• _Records with modeling code_
▬▬▬▬▬▬
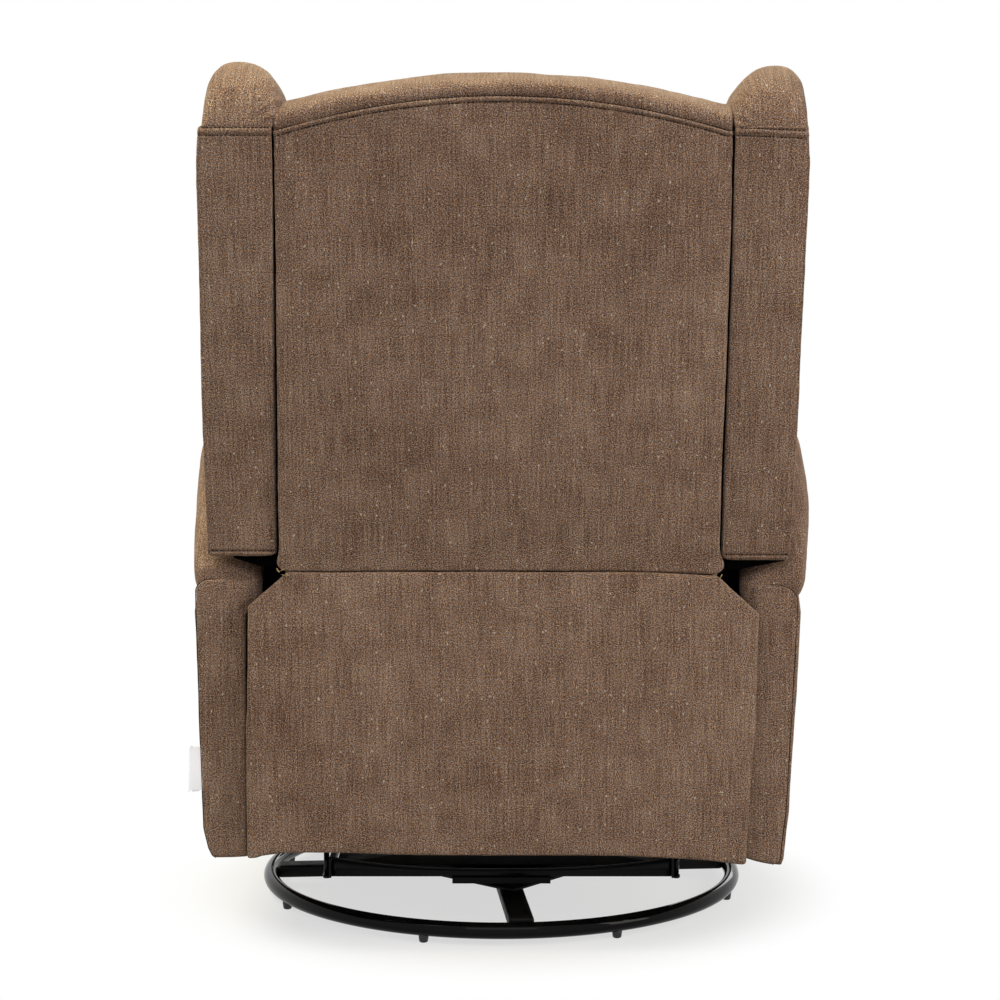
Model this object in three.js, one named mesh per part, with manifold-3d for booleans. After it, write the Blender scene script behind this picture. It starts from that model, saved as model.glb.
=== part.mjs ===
// Swivel glider recliner with a wing back, in millimetres. +Z is up, the sitter
// faces -Y, and the origin is on the floor under the swivel axis.
import * as THREE from 'three';
import { mergeVertices } from 'three/addons/utils/BufferGeometryUtils.js';
import Module from 'manifold-3d';

const wasm = await Module();
wasm.setup();

// Clearances and cutting
const seatGap = 0.3;
const pinPlay = 0.5;
const overrun = 4;
const arcSteps = 5;
const pinSides = 16;
const raceSides = 32;

// Base on the floor
const ringRadius = 310;
const ringTube = 10;
const ringSides = 10;
const ringSteps = 48;
const glideCount = 8;
const glideHeight = 8;
const glideRadius = 9;
const glideFootRadius = 8;
const glideSides = 12;
const baseTurn = THREE.MathUtils.degToRad(4.7);
const armWidth = 31;
const armDrop = 3.5;
const armRise = 3;
const armLap = 4;
const hubPlateSide = 254;
const hubPlateThickness = 4;
const studRadius = 8;

// Swivel bearing
const raceOuter = 78;
const raceInner = 46;
const raceHeight = 5;
const bearingSpace = 1.2;

// Turntable that carries the glider
const sheet = 3;
const turnPlateHalfWidth = 62;
const turnPlateThickness = 4;
const crossReach = 200;
const crossLift = 55;
const crossEndHeight = 27;
const crossMidHeight = 12;
const crossShelf = 46;

// Glider linkage
const trackHalf = 216;
const hangerReach = 110;
const hangerTop = 255;
const hangerLow = 125;
const towerHalfWidth = 15;
const sideRailHeight = 24;
const linkHalfWidth = 11;
const pivotPin = 5;
const laneSpace = 5.5;

// Mechanism plates and footrest linkage
const outerLane = 2.5;
const footPivotY = -235;
const footPivotZ = 325;
const footLink = 210;
const footLineDegrees = 10;
const footFoldDegrees = 76;
const torsionRadius = 8;
const footLinkHalfWidth = 10;

// Seat deck
const deckLow = 360;
const deckHeight = 32;
const railDepth = 30;
const frontRailY = -290;
const rearRailY = 245;
const springWire = 2;
const springEndSpace = 1.4;
const springCount = 3;
const springPitch = 120;
const springWave = 22;
const springWaveCount = 9;
const cushionHeight = 92;
const cushionFront = -405;
const cushionRear = 190;
const cushionSideSpace = 10;

// Footrest board and pad
const footPadSideSpace = 7;
const footPadFront = -445;
const footPadDepth = 69;
const footPadLow = 126;
const footPadTop = 381;
const footBoardHalf = 258;
const footBoardThickness = 15;
const footBoardInset = 10;

// Arms
const armInner = 283;
const armOuter = 352;
const armLow = 115;
const armFront = -424;
const armRear = 328;
const armTop = 620;
const armBreakY = 60;
const armRearTop = 462;
const armSoft = 11;
const padInner = 277;
const padOuter = 378;
const padThickness = 66;
const armPanelThickness = 7.6;
const armPanelDrop = 11;
const armPanelInset = 2;

// Lower back panel
const lowerArmLap = 17;
const lowerTop = 455;
const lowerRear = 356;
const lowerThickness = 8;
const lowerCutX = 42;
const lowerCutZ = 41;
const lowerRimWidth = 14;
const tagWidth = 16;
const tagHeight = 48;
const tagThickness = 1;
const tagLow = 190;
const tagY = 318;

// Backrest: the leaning frame starts at the foot of its rear face
const backFootY = 352;
const backFootGap = 7;
const backLean = THREE.MathUtils.degToRad(9.9);
const hingeY = 333;
const hingeZ = 400;
const hingeBoss = 11.5;
const bracketY = 295;
const bracketKneeRise = 33.5;
const bracketLap = 122.5;
const postWidth = 15.4;
const backSeamEnd = 510;
const backSeamRise = 31;
const backPanelThickness = 14;
const postDepth = 22;
const postFoot = 8;
const postTop = 490;
const backRailHeight = 60;
const rollCrestEnd = 537;
const rollCrestRise = 32;
const rollDepth = 128;
const rollHeight = 56;
const upperCushionInset = 2.5;
const upperCushionLow = 262;
const upperCushionTop = 492;
const upperCushionDepth = 118;
const lumbarSideSpace = 3;
const lumbarLow = 6;
const lumbarTop = 256;
const lumbarDepth = 165;

// Wings
const wingSideSpace = 3.5;
const wingThickness = 85;
const wingSoft = 20;
const wingGap = 9;
const wingCrestZ = 1056;
const wingBackZ = 970;
const wingFrontY = 80;

// Release lever
const leverLane = 277.5;
const leverThickness = 3.5;
const leverPivotY = -150;
const leverPivotZ = 415;
const leverHeight = 128;
const leverHalfWidth = 14;

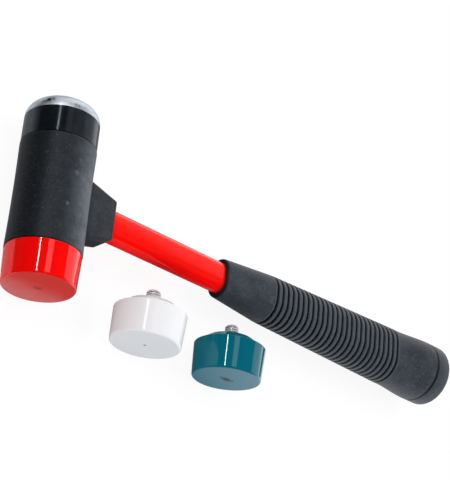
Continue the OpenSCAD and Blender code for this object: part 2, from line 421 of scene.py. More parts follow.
▬▬▬▬▬▬
• _What needs to be done_
Return only the exact lines from the opening of the records through the line that contains "const bearingSpace = 1.2;", both included.

• _Exercise response_
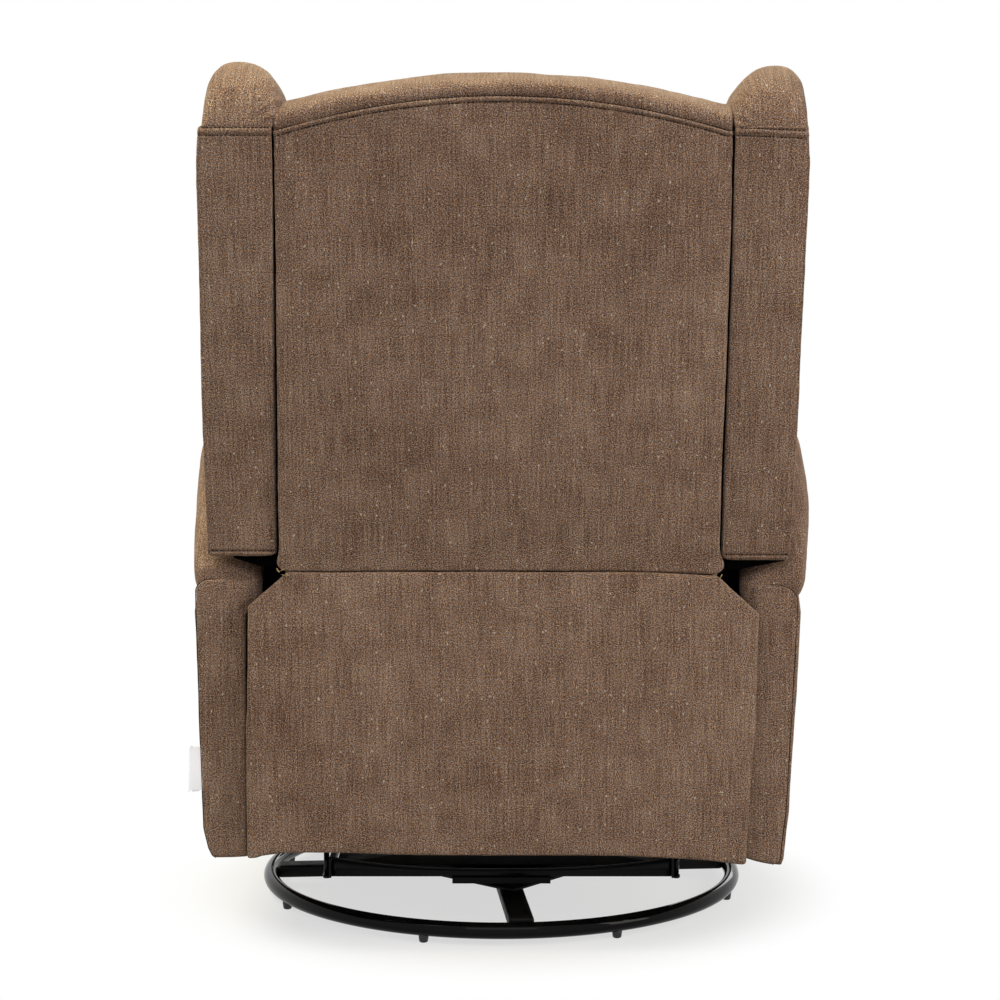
Model this object in three.js, one named mesh per part, with manifold-3d for booleans. After it, write the Blender scene script behind this picture. It starts from that model, saved as model.glb.
=== part.mjs ===
// Swivel glider recliner with a wing back, in millimetres. +Z is up, the sitter
// faces -Y, and the origin is on the floor under the swivel axis.
import * as THREE from 'three';
import { mergeVertices } from 'three/addons/utils/BufferGeometryUtils.js';
import Module from 'manifold-3d';

const wasm = await Module();
wasm.setup();

// Clearances and cutting
const seatGap = 0.3;
const pinPlay = 0.5;
const overrun = 4;
const arcSteps = 5;
const pinSides = 16;
const raceSides = 32;

// Base on the floor
const ringRadius = 310;
const ringTube = 10;
const ringSides = 10;
const ringSteps = 48;
const glideCount = 8;
const glideHeight = 8;
const glideRadius = 9;
const glideFootRadius = 8;
const glideSides = 12;
const baseTurn = THREE.MathUtils.degToRad(4.7);
const armWidth = 31;
const armDrop = 3.5;
const armRise = 3;
const armLap = 4;
const hubPlateSide = 254;
const hubPlateThickness = 4;
const studRadius = 8;

// Swivel bearing
const raceOuter = 78;
const raceInner = 46;
const raceHeight = 5;
const bearingSpace = 1.2;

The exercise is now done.